» **GIVEN PROBLEM**: Read the records below. Copy each line where the string "code" occurs.

» **SUPPLIED RECORDS**:
*****
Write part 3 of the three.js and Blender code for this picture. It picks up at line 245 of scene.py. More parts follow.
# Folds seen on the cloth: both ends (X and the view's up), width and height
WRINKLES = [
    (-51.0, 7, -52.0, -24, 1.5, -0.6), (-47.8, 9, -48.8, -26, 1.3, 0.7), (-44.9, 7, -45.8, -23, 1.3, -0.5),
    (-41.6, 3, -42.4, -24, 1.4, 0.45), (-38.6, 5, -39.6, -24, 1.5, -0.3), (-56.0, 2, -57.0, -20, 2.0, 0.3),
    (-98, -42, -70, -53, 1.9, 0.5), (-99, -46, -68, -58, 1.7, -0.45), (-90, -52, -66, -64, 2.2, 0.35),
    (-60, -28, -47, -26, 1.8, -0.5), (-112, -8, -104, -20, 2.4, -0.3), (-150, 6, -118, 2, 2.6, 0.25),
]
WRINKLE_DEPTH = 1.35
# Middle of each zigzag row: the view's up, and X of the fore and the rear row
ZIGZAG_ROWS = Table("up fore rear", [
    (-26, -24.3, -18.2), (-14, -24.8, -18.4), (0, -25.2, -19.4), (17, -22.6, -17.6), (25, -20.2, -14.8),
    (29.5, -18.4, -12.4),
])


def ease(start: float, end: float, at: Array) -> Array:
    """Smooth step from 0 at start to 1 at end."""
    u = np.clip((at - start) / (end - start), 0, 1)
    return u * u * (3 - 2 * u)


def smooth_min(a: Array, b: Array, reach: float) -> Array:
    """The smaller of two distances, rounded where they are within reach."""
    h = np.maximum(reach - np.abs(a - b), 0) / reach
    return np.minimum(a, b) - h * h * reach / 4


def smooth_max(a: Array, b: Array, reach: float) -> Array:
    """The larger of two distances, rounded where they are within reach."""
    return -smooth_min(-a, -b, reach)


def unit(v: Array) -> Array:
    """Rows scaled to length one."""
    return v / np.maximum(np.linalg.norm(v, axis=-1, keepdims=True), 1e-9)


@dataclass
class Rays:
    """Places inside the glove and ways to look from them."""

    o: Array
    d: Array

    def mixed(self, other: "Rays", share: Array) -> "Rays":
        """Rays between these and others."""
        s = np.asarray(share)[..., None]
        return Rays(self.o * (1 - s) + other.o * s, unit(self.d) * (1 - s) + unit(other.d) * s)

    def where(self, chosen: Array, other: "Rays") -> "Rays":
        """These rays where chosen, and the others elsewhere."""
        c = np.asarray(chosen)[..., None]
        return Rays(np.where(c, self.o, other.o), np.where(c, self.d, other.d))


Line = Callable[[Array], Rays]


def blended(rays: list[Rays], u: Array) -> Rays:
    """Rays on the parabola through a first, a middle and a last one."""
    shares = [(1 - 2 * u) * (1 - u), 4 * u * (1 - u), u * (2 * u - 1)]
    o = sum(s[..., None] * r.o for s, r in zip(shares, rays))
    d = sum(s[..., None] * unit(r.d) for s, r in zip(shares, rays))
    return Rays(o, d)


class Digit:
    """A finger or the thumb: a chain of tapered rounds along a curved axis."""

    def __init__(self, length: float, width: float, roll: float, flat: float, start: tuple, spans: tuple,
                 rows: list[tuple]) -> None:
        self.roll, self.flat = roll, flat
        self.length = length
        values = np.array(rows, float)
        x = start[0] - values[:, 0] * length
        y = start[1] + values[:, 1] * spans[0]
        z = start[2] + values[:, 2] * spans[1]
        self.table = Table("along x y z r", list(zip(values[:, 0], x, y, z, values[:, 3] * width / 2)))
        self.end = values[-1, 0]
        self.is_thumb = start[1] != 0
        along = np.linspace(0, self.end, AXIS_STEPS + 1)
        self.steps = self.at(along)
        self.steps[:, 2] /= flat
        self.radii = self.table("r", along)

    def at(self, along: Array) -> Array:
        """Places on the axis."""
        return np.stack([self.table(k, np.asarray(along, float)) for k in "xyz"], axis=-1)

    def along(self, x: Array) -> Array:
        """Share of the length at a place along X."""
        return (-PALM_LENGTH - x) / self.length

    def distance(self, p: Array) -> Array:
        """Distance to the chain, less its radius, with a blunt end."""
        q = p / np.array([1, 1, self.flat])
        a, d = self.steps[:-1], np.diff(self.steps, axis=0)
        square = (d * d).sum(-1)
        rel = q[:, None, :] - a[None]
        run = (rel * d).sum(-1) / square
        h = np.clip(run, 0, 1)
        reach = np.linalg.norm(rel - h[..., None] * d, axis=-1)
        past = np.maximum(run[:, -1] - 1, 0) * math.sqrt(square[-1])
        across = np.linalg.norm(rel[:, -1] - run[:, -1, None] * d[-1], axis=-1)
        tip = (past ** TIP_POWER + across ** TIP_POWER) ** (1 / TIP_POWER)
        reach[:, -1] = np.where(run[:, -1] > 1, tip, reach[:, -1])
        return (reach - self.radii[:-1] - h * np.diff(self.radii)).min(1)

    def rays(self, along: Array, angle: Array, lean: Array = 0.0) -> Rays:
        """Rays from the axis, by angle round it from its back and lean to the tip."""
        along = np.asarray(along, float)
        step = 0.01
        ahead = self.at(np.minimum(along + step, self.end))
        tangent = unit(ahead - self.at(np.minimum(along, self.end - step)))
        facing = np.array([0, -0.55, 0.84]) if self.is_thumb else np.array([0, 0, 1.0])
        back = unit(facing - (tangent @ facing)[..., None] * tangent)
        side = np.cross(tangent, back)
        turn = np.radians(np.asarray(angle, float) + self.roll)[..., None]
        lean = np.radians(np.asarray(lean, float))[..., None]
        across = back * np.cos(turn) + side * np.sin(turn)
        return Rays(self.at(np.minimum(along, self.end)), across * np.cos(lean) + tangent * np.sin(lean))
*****
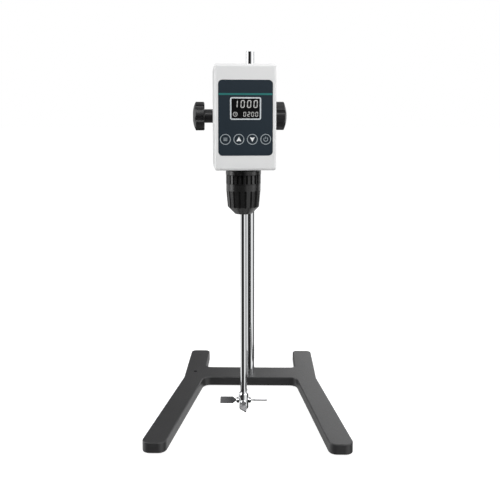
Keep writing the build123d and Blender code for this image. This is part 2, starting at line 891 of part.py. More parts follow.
*****
» **ANSWER**:
Write part 3 of the three.js and Blender code for this picture. It picks up at line 245 of scene.py. More parts follow.
Keep writing the build123d and Blender code for this image. This is part 2, starting at line 891 of part.py. More parts follow.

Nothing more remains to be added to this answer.